# [Problem to work on]
Your task is to quote the listing below exactly, beginning with its first line and ending on the line bearing "turned feet mirror.".
:: Records for the exercise ::
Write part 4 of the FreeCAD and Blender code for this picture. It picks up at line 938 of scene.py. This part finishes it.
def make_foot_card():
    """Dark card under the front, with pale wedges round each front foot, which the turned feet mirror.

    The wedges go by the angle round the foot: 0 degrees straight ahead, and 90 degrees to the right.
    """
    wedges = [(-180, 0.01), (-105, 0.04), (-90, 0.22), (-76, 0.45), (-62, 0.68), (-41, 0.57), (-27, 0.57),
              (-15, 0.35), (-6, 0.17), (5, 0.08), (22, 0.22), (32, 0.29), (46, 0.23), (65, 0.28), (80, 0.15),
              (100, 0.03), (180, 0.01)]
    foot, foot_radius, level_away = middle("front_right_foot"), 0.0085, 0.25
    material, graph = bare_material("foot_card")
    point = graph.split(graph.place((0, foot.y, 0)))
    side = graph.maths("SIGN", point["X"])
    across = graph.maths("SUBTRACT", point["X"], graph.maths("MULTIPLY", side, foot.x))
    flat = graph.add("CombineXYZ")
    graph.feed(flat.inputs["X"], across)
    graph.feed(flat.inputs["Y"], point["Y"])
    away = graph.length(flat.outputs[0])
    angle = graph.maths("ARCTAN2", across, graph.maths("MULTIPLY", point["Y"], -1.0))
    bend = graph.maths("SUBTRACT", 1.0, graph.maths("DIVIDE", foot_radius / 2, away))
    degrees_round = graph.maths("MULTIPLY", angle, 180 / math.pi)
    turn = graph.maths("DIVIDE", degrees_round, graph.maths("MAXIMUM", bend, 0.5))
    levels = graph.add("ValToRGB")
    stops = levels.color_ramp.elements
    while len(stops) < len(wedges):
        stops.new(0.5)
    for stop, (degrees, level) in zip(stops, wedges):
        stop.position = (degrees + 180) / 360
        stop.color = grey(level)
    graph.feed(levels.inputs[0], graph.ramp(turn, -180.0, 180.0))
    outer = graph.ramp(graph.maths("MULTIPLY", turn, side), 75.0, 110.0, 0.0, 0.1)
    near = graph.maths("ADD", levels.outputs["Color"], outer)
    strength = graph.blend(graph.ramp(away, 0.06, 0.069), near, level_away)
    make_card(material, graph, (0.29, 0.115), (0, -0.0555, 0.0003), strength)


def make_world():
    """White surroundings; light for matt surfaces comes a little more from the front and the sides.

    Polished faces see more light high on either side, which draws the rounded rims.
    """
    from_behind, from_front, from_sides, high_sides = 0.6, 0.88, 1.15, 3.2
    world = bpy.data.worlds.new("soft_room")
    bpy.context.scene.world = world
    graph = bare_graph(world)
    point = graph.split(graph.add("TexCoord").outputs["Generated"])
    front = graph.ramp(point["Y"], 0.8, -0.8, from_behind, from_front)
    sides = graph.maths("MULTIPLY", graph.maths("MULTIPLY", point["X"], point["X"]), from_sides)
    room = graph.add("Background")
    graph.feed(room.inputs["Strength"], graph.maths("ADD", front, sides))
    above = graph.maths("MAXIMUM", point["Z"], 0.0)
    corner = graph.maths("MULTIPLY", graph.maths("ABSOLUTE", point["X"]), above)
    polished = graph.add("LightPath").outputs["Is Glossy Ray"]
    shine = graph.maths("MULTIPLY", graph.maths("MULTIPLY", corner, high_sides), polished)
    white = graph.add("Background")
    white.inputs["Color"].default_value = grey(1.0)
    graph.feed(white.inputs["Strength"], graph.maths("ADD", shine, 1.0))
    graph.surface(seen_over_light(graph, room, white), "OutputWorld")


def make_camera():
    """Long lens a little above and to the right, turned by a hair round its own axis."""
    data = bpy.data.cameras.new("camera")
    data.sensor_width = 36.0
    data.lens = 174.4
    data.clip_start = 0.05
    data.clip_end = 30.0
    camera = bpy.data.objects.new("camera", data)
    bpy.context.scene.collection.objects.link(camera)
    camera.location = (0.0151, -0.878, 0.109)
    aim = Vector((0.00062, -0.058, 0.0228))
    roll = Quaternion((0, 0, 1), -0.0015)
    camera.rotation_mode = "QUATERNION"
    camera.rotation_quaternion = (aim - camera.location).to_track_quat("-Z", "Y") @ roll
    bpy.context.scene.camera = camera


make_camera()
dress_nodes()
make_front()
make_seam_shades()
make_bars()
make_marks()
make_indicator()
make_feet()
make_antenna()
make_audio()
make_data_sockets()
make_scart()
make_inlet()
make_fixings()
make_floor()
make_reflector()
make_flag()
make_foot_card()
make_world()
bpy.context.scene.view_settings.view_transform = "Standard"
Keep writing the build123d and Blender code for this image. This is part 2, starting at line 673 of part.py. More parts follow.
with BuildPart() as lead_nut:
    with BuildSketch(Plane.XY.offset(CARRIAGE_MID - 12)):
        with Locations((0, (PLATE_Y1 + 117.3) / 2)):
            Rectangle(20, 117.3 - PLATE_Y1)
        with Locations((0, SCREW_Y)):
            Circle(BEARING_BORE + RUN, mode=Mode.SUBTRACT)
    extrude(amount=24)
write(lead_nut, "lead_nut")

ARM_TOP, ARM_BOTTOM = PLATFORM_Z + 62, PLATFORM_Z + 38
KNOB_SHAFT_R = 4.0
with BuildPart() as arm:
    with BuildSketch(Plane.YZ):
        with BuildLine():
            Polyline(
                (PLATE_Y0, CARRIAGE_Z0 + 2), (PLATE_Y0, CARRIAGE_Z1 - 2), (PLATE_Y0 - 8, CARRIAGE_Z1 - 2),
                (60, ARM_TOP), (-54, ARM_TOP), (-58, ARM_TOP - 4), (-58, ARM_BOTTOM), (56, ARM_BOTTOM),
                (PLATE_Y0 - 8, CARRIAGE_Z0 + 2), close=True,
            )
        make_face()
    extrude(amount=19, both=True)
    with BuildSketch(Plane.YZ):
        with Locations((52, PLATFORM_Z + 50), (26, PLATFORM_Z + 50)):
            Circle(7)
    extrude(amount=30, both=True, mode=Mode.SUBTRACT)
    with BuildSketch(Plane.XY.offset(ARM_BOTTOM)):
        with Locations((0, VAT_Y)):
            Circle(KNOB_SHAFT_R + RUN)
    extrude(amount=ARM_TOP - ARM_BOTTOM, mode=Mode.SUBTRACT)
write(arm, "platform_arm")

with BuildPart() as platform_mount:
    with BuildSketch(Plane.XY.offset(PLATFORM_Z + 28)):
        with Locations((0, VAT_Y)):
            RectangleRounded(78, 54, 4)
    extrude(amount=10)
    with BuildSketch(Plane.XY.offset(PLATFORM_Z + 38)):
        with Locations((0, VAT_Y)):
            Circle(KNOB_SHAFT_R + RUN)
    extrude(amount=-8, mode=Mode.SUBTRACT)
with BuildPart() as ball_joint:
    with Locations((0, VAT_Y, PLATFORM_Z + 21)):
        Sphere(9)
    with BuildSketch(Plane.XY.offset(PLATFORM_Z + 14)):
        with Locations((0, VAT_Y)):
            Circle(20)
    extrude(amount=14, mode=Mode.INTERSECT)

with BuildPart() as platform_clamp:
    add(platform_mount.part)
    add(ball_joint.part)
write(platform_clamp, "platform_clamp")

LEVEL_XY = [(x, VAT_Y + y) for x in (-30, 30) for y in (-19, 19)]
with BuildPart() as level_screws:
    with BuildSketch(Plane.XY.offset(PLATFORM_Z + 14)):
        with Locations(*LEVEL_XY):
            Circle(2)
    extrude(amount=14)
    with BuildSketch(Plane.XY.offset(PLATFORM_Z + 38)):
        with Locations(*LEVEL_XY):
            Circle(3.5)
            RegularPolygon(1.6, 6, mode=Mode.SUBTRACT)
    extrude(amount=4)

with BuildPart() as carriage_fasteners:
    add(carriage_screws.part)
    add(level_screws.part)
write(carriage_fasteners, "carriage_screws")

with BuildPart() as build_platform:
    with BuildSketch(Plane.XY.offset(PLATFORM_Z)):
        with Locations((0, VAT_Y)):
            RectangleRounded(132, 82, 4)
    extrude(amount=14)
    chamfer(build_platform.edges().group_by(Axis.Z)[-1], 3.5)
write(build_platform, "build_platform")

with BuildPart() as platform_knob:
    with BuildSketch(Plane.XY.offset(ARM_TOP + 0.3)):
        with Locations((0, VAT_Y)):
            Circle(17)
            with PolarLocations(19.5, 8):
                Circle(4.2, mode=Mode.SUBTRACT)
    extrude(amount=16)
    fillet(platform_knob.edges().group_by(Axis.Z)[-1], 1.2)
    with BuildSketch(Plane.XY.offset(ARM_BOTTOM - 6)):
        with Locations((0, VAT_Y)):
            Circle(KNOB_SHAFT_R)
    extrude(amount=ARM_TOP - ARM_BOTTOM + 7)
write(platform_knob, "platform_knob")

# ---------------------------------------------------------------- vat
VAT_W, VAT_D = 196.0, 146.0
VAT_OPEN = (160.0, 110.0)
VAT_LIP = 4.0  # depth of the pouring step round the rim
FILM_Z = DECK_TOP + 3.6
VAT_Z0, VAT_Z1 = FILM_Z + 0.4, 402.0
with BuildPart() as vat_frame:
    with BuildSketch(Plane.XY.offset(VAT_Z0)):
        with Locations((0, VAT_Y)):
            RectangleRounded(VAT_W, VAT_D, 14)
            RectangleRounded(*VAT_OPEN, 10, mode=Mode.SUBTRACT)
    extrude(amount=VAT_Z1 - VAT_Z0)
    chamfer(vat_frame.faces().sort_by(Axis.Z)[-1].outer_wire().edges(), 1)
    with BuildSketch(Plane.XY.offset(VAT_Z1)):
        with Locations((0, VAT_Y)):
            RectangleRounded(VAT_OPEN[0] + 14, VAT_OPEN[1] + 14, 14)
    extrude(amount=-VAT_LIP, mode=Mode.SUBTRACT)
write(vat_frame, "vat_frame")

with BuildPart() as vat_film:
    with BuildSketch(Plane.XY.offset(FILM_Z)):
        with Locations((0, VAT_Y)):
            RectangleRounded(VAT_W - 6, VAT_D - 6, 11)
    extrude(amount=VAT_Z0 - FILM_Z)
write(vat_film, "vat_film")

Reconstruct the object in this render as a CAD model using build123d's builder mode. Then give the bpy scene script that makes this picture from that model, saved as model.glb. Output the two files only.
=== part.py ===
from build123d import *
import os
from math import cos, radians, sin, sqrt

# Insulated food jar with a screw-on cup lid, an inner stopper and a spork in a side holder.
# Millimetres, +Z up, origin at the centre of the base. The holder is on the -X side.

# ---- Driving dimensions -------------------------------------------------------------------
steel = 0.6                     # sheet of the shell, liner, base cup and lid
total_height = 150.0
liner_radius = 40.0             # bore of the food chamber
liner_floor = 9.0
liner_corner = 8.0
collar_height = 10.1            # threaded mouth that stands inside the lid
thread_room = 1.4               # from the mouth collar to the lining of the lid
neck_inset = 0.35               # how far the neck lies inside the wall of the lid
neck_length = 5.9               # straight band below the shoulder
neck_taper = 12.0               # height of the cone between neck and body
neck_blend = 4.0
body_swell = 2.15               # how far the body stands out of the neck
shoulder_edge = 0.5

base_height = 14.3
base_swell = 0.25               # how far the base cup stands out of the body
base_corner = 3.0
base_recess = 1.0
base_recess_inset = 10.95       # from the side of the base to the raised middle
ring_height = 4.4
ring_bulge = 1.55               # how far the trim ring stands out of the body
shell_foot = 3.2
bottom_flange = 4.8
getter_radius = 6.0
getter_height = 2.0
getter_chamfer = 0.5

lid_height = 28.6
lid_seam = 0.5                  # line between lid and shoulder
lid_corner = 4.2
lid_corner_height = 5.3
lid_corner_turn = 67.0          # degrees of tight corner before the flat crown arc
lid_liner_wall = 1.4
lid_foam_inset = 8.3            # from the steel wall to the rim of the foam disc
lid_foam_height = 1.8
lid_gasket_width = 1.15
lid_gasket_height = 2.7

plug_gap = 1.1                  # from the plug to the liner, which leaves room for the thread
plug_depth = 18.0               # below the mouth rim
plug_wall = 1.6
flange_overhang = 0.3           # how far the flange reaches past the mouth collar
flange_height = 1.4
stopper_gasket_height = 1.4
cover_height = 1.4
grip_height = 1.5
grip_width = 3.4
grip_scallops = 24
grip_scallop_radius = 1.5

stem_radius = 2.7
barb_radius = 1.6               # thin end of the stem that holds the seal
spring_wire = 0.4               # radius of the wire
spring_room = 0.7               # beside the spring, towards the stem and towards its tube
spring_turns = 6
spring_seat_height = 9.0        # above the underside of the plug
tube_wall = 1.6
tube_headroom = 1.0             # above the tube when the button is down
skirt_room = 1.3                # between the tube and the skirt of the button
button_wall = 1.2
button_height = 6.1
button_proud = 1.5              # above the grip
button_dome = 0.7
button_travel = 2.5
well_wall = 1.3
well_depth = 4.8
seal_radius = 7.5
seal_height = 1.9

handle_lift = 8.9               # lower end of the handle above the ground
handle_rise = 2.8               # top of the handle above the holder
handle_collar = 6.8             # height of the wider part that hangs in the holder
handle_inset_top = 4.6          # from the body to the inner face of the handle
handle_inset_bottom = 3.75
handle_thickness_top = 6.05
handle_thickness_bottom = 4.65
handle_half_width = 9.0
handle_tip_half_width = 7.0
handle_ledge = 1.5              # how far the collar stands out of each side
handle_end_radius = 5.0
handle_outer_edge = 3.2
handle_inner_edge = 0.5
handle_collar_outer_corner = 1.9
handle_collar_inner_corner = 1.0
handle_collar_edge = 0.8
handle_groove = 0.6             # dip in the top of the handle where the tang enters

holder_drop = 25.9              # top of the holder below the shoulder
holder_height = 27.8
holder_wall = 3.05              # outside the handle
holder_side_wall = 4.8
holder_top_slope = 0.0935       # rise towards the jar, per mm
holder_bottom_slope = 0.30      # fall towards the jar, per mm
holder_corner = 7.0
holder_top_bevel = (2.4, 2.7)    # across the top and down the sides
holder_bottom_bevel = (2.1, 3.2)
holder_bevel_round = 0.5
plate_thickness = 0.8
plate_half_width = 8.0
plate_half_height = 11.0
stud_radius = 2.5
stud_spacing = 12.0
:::
# [Written solution]
Write part 4 of the FreeCAD and Blender code for this picture. It picks up at line 938 of scene.py. This part finishes it.
def make_foot_card():
    """Dark card under the front, with pale wedges round each front foot, which the turned feet mirror.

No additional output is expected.